Get ready to see a lot of stuff like this: spectating a unit running around on the other side of the (rather pretty) map, doing questionable things. This guy ran away from everyone and then set his melee Ambush skill standing in the open.

Final Verdict:

In the end there are some good ideas here, but they’re brought down by just staggeringly bad implementation and a bad theory of what a compelling multiplayer video game looks like. It plays too slow, and the baseline computer plays too poorly, to make this a recommendation — and neither of those two things seem like stuff that’s going to be easy to buff out in the patches.

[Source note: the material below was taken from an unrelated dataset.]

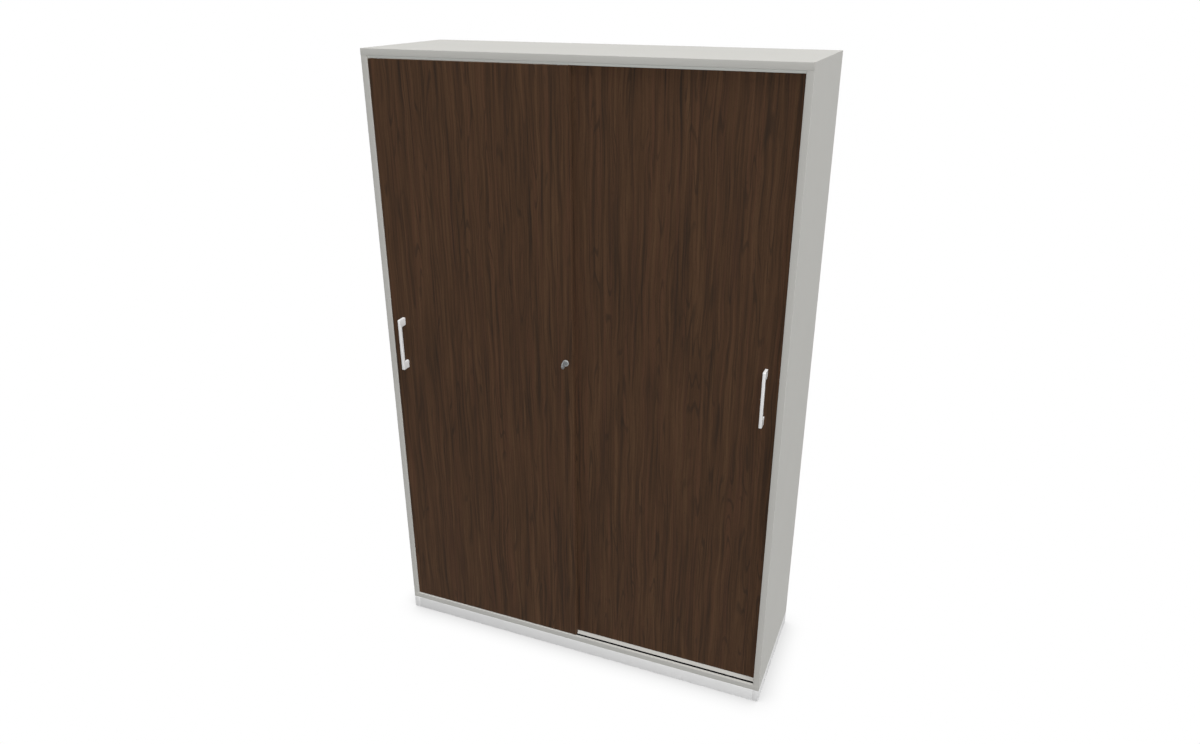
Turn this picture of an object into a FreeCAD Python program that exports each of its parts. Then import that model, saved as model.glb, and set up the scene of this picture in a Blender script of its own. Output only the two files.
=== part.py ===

A Second Opinion from a Tabletop Player

It’s worth noting that our standard review author (Jonathan Bernhardt) does not play the Necromunda tabletop game. In order to make sure we had a review that was representative of that viewpoint as well, we asked Goonhammer patron Kevin Fowler, an avid Necromunda player and friend of the 40k Badcast, to offer his thoughts on the game:

The stark difference between Necromunda: Underhive Wars and tabletop is that I managed to make it three rounds without falling off a walkway – while on fire. I’m enjoying my time with Underhive Wars, but it will break your heart if you pick it up expecting a replica of the tabletop experience. Aside from having to adapt to initiative and the “advance, shoot, retreat” format of activations, the AI does multiple things that generally add up to pre-measuring and ignoring target priority. These game-y bits can pile up, especially as certain missions drag on.